Anwar attributed the increase in the forex reserves to higher
oil and gas revenues and new foreign borrowings (disbursement of
foreign loans) by the government.

The international oil price has increased from an average of
$17.40 per barrel last year to an average $26.90 per barrel this
year.

Anwar added that the increase in the forex reserves had
already to taken into account the payment of the government
foreign loans.

Elsewhere, Anwar said that economic growth in the fourth
quarter was expected to be higher than the previous quarters,
with growth throughout this year projected at 4-5 percent.

Anwar said that consumption will still be the main engine for
growth this year.

"But part of the growth will also be generated by the
continuing increase in investments, exports as well as the brisk
economic activity at the year's end due to the Christmas, Idul
Fitri and New Year festivities," Anwar said.

"Investments will continue to increase although it will not be
as high as in the previous quarters, and consumption will
continue to grow albeit at a slower pace," he added.

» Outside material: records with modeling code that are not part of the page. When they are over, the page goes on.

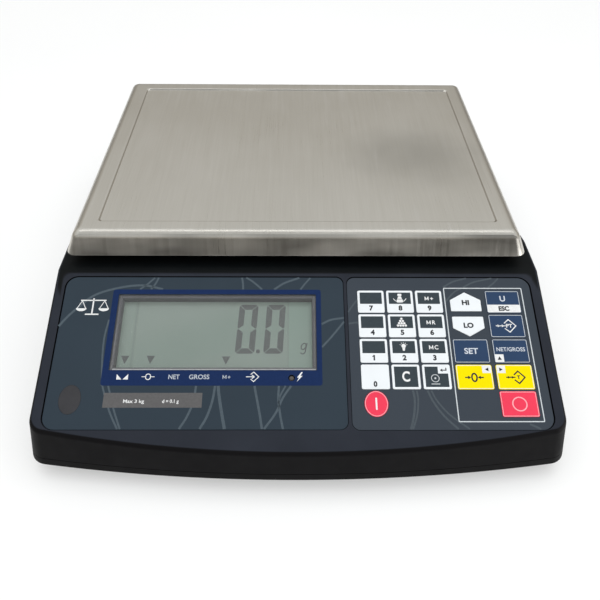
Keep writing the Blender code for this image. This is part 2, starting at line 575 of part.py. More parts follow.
# ---------------------------------------------------------------- feet and case screws
for k, (x, y) in enumerate(FOOT_AT):
    r = FOOT_PAD_D / 2
    turned("foot_pad_%d" % (k + 1), [(r - 1.0, 0.0), (r, 1.0), (r, FOOT_PAD_T - 0.6), (r - 0.6, FOOT_PAD_T)], x, y, 20, RUBBER)
    w0 = FOOT_PAD_T + 0.3
    w1 = w0 + FOOT_WHEEL_T
    rs = FOOT_STUD_D / 2
    rw = FOOT_WHEEL_D / 2
    turned("foot_stud_%d" % (k + 1), [(rw - 0.5, w0), (rw, w0 + 0.5), (rw, w1 - 0.5), (rw - 0.5, w1), (rs, w1 + 0.01),
                                      (rs, FOOT_STUD_TOP - 0.8), (rs - 0.8, FOOT_STUD_TOP)], x, y, 16, ZINC)

for k, (x, y) in enumerate(SCREW_AT):
    turned("case_screw_%d" % (k + 1), [(3.2, 11.5), (3.6, 12.1), (3.6, 13.8), (1.9, 13.81), (1.9, 34.0), (0.6, 36.0)],
           x, y, 12, ZINC)

for ob in bpy.data.objects:
    if ob.type == "MESH":
        ob.data.shade_smooth()
        ob.data.set_sharp_from_angle(angle=math.radians(32))
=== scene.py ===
"""Counting scale: shells, printed films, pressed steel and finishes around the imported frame."""
import json
import math

import bmesh
import bpy
from mathutils import Matrix, Vector

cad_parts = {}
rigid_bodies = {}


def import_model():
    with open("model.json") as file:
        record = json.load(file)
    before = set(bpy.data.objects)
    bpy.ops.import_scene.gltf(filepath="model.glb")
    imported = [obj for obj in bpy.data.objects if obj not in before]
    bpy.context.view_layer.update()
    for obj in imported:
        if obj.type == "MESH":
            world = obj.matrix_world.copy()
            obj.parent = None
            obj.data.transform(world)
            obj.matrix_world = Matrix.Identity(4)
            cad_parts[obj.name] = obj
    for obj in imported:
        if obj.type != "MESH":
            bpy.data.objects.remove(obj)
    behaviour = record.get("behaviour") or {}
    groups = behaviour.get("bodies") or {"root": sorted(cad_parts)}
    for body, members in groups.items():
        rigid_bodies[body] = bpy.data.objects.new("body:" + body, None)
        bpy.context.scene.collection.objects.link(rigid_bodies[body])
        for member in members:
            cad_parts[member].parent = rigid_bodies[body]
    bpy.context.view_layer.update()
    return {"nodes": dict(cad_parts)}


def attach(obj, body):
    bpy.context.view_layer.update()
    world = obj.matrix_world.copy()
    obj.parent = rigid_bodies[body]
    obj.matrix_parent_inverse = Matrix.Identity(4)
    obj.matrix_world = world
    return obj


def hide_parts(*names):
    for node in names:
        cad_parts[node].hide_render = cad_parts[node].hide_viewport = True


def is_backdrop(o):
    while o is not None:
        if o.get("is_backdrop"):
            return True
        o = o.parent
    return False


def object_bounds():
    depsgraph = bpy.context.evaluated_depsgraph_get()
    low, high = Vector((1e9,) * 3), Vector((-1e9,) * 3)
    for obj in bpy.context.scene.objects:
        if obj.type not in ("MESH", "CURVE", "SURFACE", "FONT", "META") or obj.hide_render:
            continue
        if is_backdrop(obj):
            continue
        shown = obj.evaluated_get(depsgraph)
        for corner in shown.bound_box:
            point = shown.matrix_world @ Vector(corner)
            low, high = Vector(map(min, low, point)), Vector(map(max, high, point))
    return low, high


for old in list(bpy.data.objects):
    bpy.data.objects.remove(old)

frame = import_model()

# ---------------------------------------------------------------- dimensions shared with the frame (mm)
CROWN_PLAN = (155.0, 176.0, -176.0, 880.0, 9.0, 12.0)
FOOT_PLAN = (158.6, 180.2, -180.2, 1040.0, 11.0, 14.0)
REAR_TAPER = 4.0
SHOULDER = ((-32.0, 0.0), (-26.0, 0.8), (-20.0, 2.2), (-14.0, 3.2))
BASE_Z = 11.0
PART_LINE_Z = 15.7
SHELL_GAP = 0.3
DECK_Z = 72.0
BEND_Y = -63.3
CONSOLE_SLOPE = math.radians(20.0)
WALL = 2.5
CONSOLE_T = 4.0
TOP_EDGE_R = 2.2

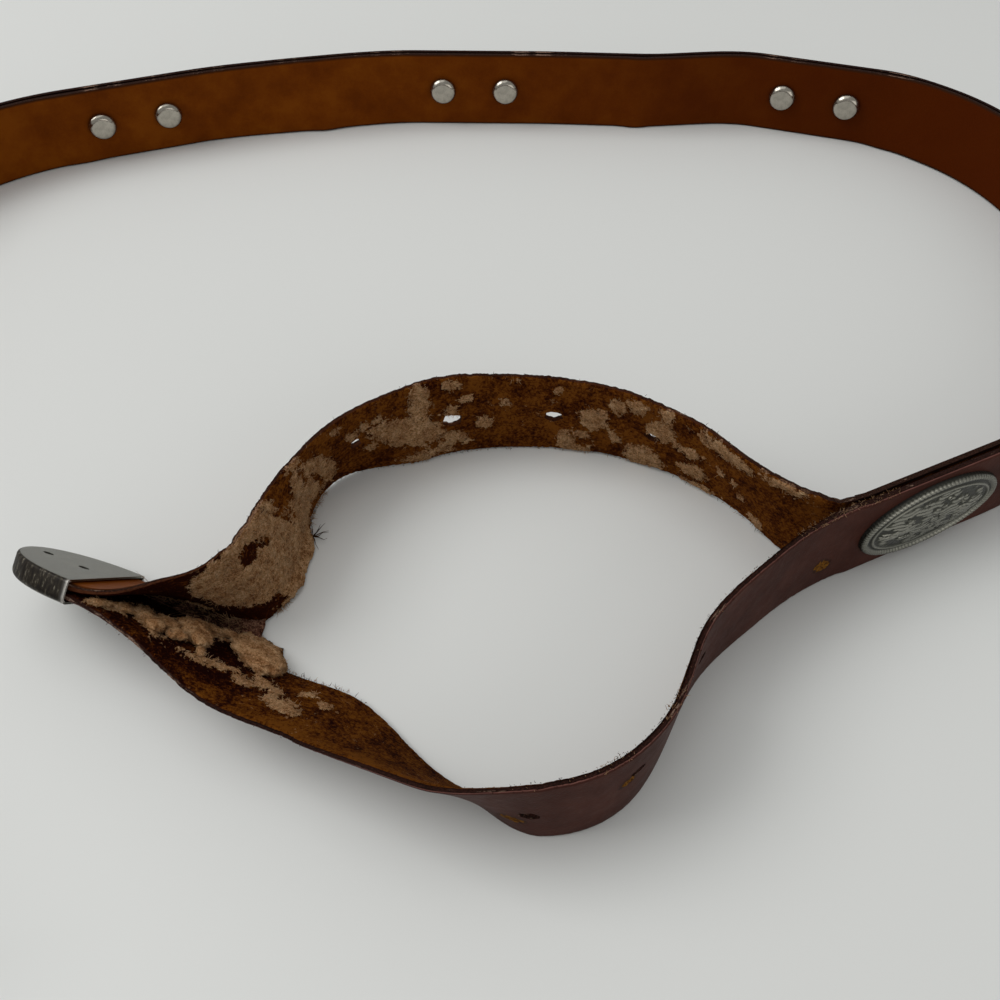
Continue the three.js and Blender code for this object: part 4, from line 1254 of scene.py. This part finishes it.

Anwar, however, said that inflation for this year was expected
to reach 8 percent compared to the previous forecast of between
5-7 percent.

He said that the higher inflation was primarily due to the
recent increase in domestic fuel prices by an average of 12
percent.

He said that the year-end festivities would also add to the
inflationary pressure.

He said that Bank Indonesia would maintain the benchmark
interest rate of the Bank Indonesia one-month SBI promissory
notes at 13-14 percent to help curb inflationary pressure.